GOAL: Set down all of the data exactly as it appears.

RECORD LIST:
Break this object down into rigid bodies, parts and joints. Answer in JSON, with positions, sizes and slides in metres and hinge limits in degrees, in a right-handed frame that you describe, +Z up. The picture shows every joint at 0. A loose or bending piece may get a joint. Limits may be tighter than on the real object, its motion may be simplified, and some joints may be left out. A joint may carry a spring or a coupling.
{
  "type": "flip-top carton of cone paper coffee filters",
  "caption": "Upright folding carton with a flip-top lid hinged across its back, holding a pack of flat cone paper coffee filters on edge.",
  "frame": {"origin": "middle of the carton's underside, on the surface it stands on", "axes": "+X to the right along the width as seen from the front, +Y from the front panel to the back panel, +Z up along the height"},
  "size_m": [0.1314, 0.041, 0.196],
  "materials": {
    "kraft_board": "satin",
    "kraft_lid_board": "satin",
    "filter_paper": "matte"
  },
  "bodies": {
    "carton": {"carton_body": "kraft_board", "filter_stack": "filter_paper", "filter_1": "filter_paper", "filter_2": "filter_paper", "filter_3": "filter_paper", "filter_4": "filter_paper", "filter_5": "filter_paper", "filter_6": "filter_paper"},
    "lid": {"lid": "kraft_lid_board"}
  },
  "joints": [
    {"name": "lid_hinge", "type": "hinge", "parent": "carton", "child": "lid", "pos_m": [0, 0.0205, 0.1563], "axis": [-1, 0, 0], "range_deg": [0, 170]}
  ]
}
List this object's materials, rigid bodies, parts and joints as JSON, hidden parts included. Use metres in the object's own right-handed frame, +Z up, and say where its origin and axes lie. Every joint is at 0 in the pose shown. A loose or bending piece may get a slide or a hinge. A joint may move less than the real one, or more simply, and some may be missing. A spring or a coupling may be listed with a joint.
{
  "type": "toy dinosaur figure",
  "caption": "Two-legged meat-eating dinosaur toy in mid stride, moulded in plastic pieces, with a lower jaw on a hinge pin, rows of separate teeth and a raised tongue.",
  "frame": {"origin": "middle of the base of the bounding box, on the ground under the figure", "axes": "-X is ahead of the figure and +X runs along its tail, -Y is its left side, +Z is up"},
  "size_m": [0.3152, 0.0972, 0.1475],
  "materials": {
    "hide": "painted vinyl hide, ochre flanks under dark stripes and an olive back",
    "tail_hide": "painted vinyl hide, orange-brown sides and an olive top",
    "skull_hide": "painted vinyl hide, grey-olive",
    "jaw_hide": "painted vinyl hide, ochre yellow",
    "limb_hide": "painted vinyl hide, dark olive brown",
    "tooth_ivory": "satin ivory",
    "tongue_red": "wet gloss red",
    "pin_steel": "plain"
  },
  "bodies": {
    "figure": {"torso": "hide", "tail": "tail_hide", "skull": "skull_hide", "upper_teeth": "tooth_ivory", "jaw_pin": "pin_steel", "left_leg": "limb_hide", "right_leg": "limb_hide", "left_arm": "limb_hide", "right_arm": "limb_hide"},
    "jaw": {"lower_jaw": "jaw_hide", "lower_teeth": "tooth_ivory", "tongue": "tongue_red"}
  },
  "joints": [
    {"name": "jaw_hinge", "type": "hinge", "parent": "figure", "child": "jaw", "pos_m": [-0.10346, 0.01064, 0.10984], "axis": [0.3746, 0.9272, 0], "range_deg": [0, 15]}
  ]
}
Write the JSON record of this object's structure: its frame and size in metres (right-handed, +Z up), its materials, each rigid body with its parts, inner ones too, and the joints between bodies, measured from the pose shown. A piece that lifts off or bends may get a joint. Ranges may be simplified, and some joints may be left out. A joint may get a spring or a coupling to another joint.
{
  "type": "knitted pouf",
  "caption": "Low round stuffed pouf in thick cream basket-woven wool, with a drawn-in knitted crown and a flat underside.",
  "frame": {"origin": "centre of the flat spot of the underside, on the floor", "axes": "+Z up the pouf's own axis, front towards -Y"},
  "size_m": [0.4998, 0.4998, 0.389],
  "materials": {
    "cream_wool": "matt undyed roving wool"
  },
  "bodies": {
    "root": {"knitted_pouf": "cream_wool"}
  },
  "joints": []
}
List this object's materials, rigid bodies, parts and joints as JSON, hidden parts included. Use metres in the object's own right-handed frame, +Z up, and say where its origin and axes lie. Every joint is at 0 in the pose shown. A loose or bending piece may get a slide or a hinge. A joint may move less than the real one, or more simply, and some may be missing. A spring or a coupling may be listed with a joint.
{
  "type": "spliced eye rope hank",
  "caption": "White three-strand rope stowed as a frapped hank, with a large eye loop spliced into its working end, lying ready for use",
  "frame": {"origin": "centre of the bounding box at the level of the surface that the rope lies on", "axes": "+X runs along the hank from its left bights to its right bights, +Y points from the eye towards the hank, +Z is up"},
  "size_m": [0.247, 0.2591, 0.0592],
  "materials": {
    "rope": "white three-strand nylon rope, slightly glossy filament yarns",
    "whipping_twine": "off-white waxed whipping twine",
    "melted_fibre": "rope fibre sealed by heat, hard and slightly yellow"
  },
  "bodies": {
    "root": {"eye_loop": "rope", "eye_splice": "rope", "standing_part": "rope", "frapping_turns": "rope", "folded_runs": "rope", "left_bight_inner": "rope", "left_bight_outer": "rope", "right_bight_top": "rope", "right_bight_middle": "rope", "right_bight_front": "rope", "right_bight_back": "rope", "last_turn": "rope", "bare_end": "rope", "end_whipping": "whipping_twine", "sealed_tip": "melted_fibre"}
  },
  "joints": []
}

COMPLETE OUTPUT:
Break this object down into rigid bodies, parts and joints. Answer in JSON, with positions, sizes and slides in metres and hinge limits in degrees, in a right-handed frame that you describe, +Z up. The picture shows every joint at 0. A loose or bending piece may get a joint. Limits may be tighter than on the real object, its motion may be simplified, and some joints may be left out. A joint may carry a spring or a coupling.
{
  "type": "flip-top carton of cone paper coffee filters",
  "caption": "Upright folding carton with a flip-top lid hinged across its back, holding a pack of flat cone paper coffee filters on edge.",
  "frame": {"origin": "middle of the carton's underside, on the surface it stands on", "axes": "+X to the right along the width as seen from the front, +Y from the front panel to the back panel, +Z up along the height"},
  "size_m": [0.1314, 0.041, 0.196],
  "materials": {
    "kraft_board": "satin",
    "kraft_lid_board": "satin",
    "filter_paper": "matte"
  },
  "bodies": {
    "carton": {"carton_body": "kraft_board", "filter_stack": "filter_paper", "filter_1": "filter_paper", "filter_2": "filter_paper", "filter_3": "filter_paper", "filter_4": "filter_paper", "filter_5": "filter_paper", "filter_6": "filter_paper"},
    "lid": {"lid": "kraft_lid_board"}
  },
  "joints": [
    {"name": "lid_hinge", "type": "hinge", "parent": "carton", "child": "lid", "pos_m": [0, 0.0205, 0.1563], "axis": [-1, 0, 0], "range_deg": [0, 170]}
  ]
}
List this object's materials, rigid bodies, parts and joints as JSON, hidden parts included. Use metres in the object's own right-handed frame, +Z up, and say where its origin and axes lie. Every joint is at 0 in the pose shown. A loose or bending piece may get a slide or a hinge. A joint may move less than the real one, or more simply, and some may be missing. A spring or a coupling may be listed with a joint.
{
  "type": "toy dinosaur figure",
  "caption": "Two-legged meat-eating dinosaur toy in mid stride, moulded in plastic pieces, with a lower jaw on a hinge pin, rows of separate teeth and a raised tongue.",
  "frame": {"origin": "middle of the base of the bounding box, on the ground under the figure", "axes": "-X is ahead of the figure and +X runs along its tail, -Y is its left side, +Z is up"},
  "size_m": [0.3152, 0.0972, 0.1475],
  "materials": {
    "hide": "painted vinyl hide, ochre flanks under dark stripes and an olive back",
    "tail_hide": "painted vinyl hide, orange-brown sides and an olive top",
    "skull_hide": "painted vinyl hide, grey-olive",
    "jaw_hide": "painted vinyl hide, ochre yellow",
    "limb_hide": "painted vinyl hide, dark olive brown",
    "tooth_ivory": "satin ivory",
    "tongue_red": "wet gloss red",
    "pin_steel": "plain"
  },
  "bodies": {
    "figure": {"torso": "hide", "tail": "tail_hide", "skull": "skull_hide", "upper_teeth": "tooth_ivory", "jaw_pin": "pin_steel", "left_leg": "limb_hide", "right_leg": "limb_hide", "left_arm": "limb_hide", "right_arm": "limb_hide"},
    "jaw": {"lower_jaw": "jaw_hide", "lower_teeth": "tooth_ivory", "tongue": "tongue_red"}
  },
  "joints": [
    {"name": "jaw_hinge", "type": "hinge", "parent": "figure", "child": "jaw", "pos_m": [-0.10346, 0.01064, 0.10984], "axis": [0.3746, 0.9272, 0], "range_deg": [0, 15]}
  ]
}
Write the JSON record of this object's structure: its frame and size in metres (right-handed, +Z up), its materials, each rigid body with its parts, inner ones too, and the joints between bodies, measured from the pose shown. A piece that lifts off or bends may get a joint. Ranges may be simplified, and some joints may be left out. A joint may get a spring or a coupling to another joint.
{
  "type": "knitted pouf",
  "caption": "Low round stuffed pouf in thick cream basket-woven wool, with a drawn-in knitted crown and a flat underside.",
  "frame": {"origin": "centre of the flat spot of the underside, on the floor", "axes": "+Z up the pouf's own axis, front towards -Y"},
  "size_m": [0.4998, 0.4998, 0.389],
  "materials": {
    "cream_wool": "matt undyed roving wool"
  },
  "bodies": {
    "root": {"knitted_pouf": "cream_wool"}
  },
  "joints": []
}
List this object's materials, rigid bodies, parts and joints as JSON, hidden parts included. Use metres in the object's own right-handed frame, +Z up, and say where its origin and axes lie. Every joint is at 0 in the pose shown. A loose or bending piece may get a slide or a hinge. A joint may move less than the real one, or more simply, and some may be missing. A spring or a coupling may be listed with a joint.
{
  "type": "spliced eye rope hank",
  "caption": "White three-strand rope stowed as a frapped hank, with a large eye loop spliced into its working end, lying ready for use",
  "frame": {"origin": "centre of the bounding box at the level of the surface that the rope lies on", "axes": "+X runs along the hank from its left bights to its right bights, +Y points from the eye towards the hank, +Z is up"},
  "size_m": [0.247, 0.2591, 0.0592],
  "materials": {
    "rope": "white three-strand nylon rope, slightly glossy filament yarns",
    "whipping_twine": "off-white waxed whipping twine",
    "melted_fibre": "rope fibre sealed by heat, hard and slightly yellow"
  },
  "bodies": {
    "root": {"eye_loop": "rope", "eye_splice": "rope", "standing_part": "rope", "frapping_turns": "rope", "folded_runs": "rope", "left_bight_inner": "rope", "left_bight_outer": "rope", "right_bight_top": "rope", "right_bight_middle": "rope", "right_bight_front": "rope", "right_bight_back": "rope", "last_turn": "rope", "bare_end": "rope", "end_whipping": "whipping_twine", "sealed_tip": "melted_fibre"}
  },
  "joints": []
}